BATON ROUGE, LA (WVUE) - Louisiana's state treasurer is blasting a New Orleans-based nonprofit for spending of federal funding on luxuries and other personal expenses. And he's calling for strong disciplinary action at the Department of Health and Hospitals, which oversees the company's grant funding.
"If I sound upset, I am – because I'm sick of it," says Treasurer John Kennedy.
Kennedy saw FOX 8's reporting last month on the nonprofit, Alternatives Living, LLC. – including one officer's Facebook photos and company credit card statements – and he says he was outraged.
"I've seen a lot of waste in government," Kennedy says. "But I would say that this one qualifies as the porker of the year."
Our reports showed the nonprofit owes the state and the Internal Revenue Service $1.3 million in unpaid payroll taxes and penalties. At the same time, the nonprofit's officers spent tens of thousands of dollars of agency money on meals and travel - all while being fully funded by taxpayers.
Last year, they received nearly $3 million in government grants to take care of the homeless and disabled.
"There's no way to defend this," the treasurer says.
Our investigation revealed photos posted to Facebook by the nonprofit's director of programs, Ada Craige-Roberson. One from April 2012 shows "the family" outside Red Fish Grill, after a "delicious brunch." Another shows Craige-Roberson with her husband Rickey – he also works at the nonprofit as the chief financial officer. They're inside the restaurant in that photo; the caption reads, "Rick and I at Red Fish getting our Easter eating on." The nonprofit's credit card records show the agency paid for a meal at Red Fish Grill, on that same day. The cost was $357.
A few weeks later, Facebook shows the family had a Mother's Day brunch at Copeland's. Credit card records for that day show the agency paid a $202 dollar at Copeland's.
In four years, the nonprofit picked up their restaurant tab 343 times.
"I don't know these folks," Kennedy says, "but they're like a bunch of pigs at the pastry cart – except the pastry cart was taxpayer money."
We also found examples of the nonprofit paying for cruise expenses, including the Carnival Conquest, Carnival Liberty, the Atlantis, Royal Caribbean and even cruise parking.
Whether it was intentional or not, there was certainly a decision made by the company officers to put these personal charges on the nonprofit's credit card - instead of paying payroll taxes.
When we put that to Rickey Roberson during an interview earlier this year, he said, "Well, that's true. But like I said, it depends on what the charges are - because sometimes, if I'm working while I'm on vacation or something like that, or even if I'm out of town, if I have Internet access that I need to use to handle the company's business, then that's an appropriate charge."

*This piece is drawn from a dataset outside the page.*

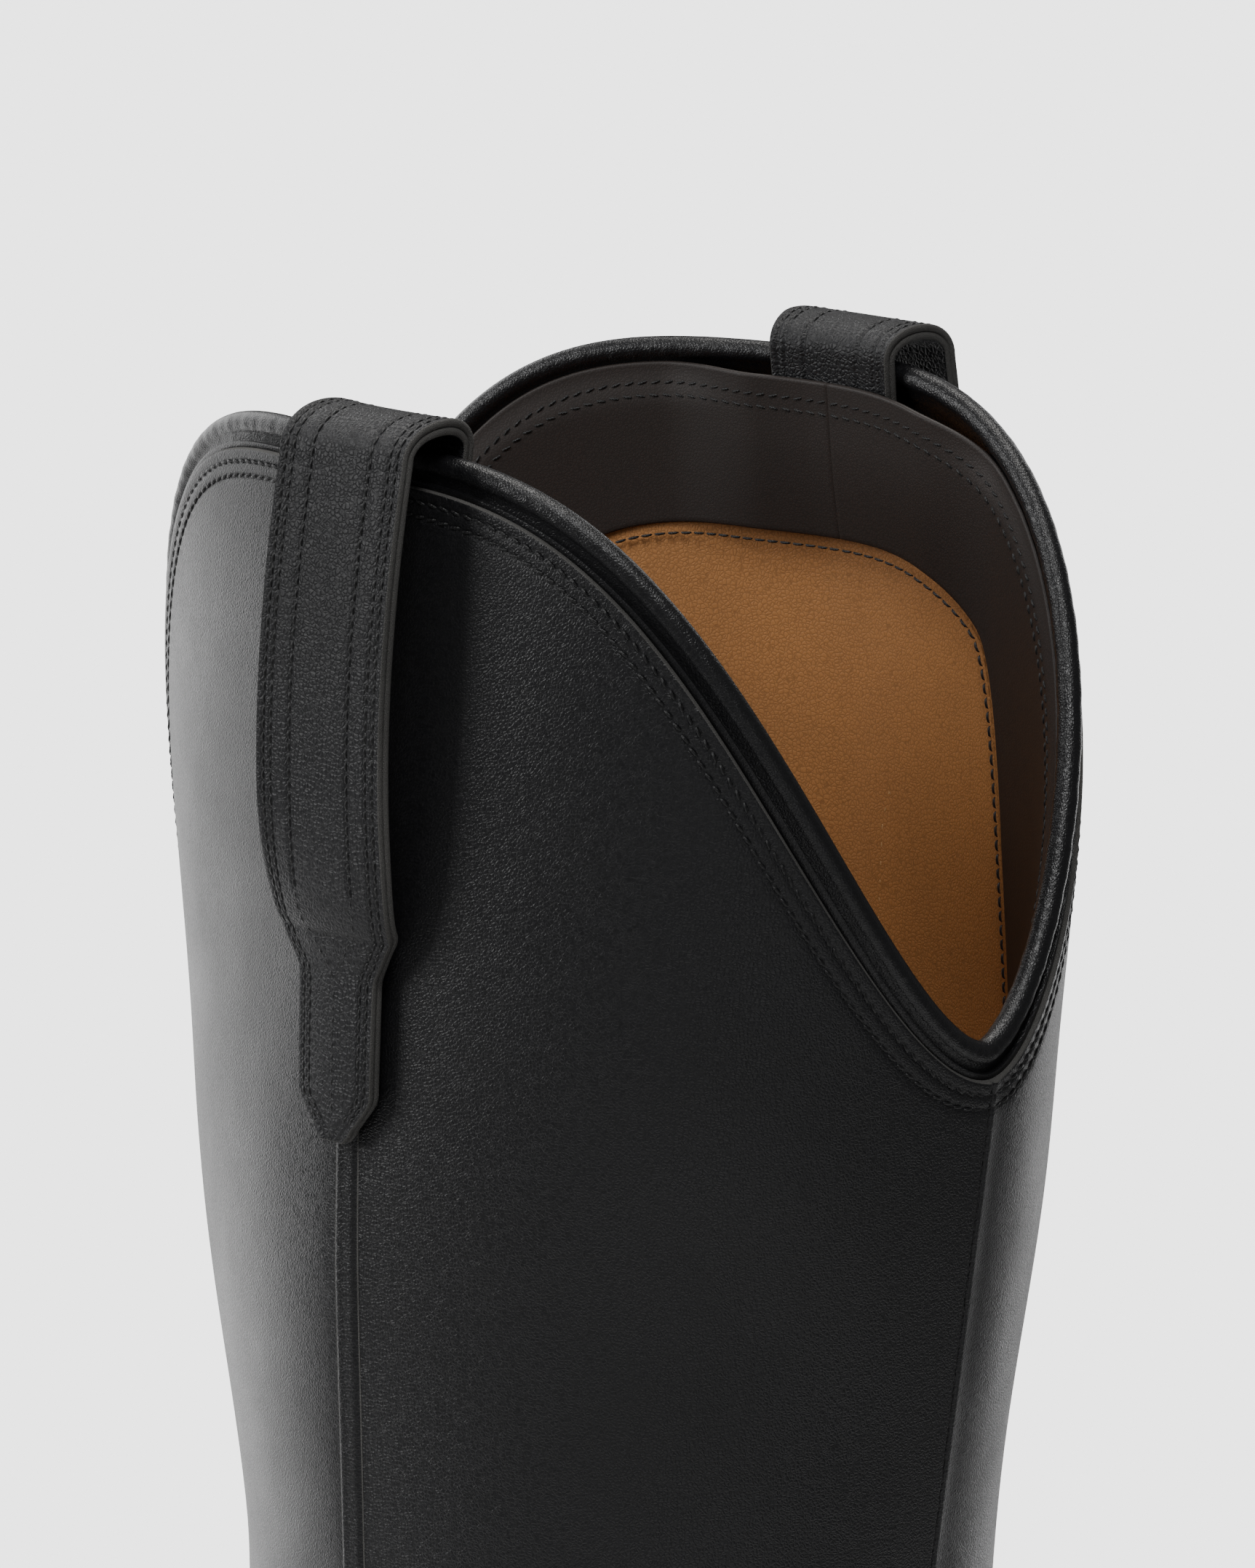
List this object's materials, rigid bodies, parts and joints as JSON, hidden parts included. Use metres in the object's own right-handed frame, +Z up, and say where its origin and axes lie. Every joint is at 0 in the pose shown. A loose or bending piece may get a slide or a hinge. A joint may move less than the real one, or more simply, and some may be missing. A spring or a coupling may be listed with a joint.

As for the spending on cruises, he told us, "I don't recall putting any cruises on the credit card that I can remember. However, when we were on vacation, like I said, we may have personal… we may have charges for Internet access and stuff like that - and if we were talking, maybe a meal or something like that."
Kennedy says, "Commander's and Ruth's Chris Steakhouse, leasing a $500-a-month Mercedes, taking cruises and saying 'Well, we're working all the time so we can charge our time [for] the cruises…' If you did that in the real world, in a real business, at a minimum you would be fired. And you would probably be subject to theft charges."
The state Department of Health and Hospitals runs Alternatives Living's grants. Kennedy wrote a letter to the head of DHH demanding "accountability." "The person responsible for this at the Department of Health and Hospitals needs to be fired," he tells us.
DHH Secretary Kathy Kliebert responded to Kennedy, writing, "I am deeply concerned both for the stewardship of public funds and for the well-being of the individuals served by Alternatives."
DHH says Alternatives Living has been providing good service. But Kennedy says that answer's not good enough for him, and he wants the department to be more aggressive with this nonprofit, whose officers have ignored paying taxes and instead used that money to essentially live the good life.
"You would think the DHH would immediately be calling for an investigation and calling the auditors and sending in, calling the U.S. attorney," he says. "But they haven't, they've defended it. They've defended this group and said they provide high-quality services. Are you kidding me?"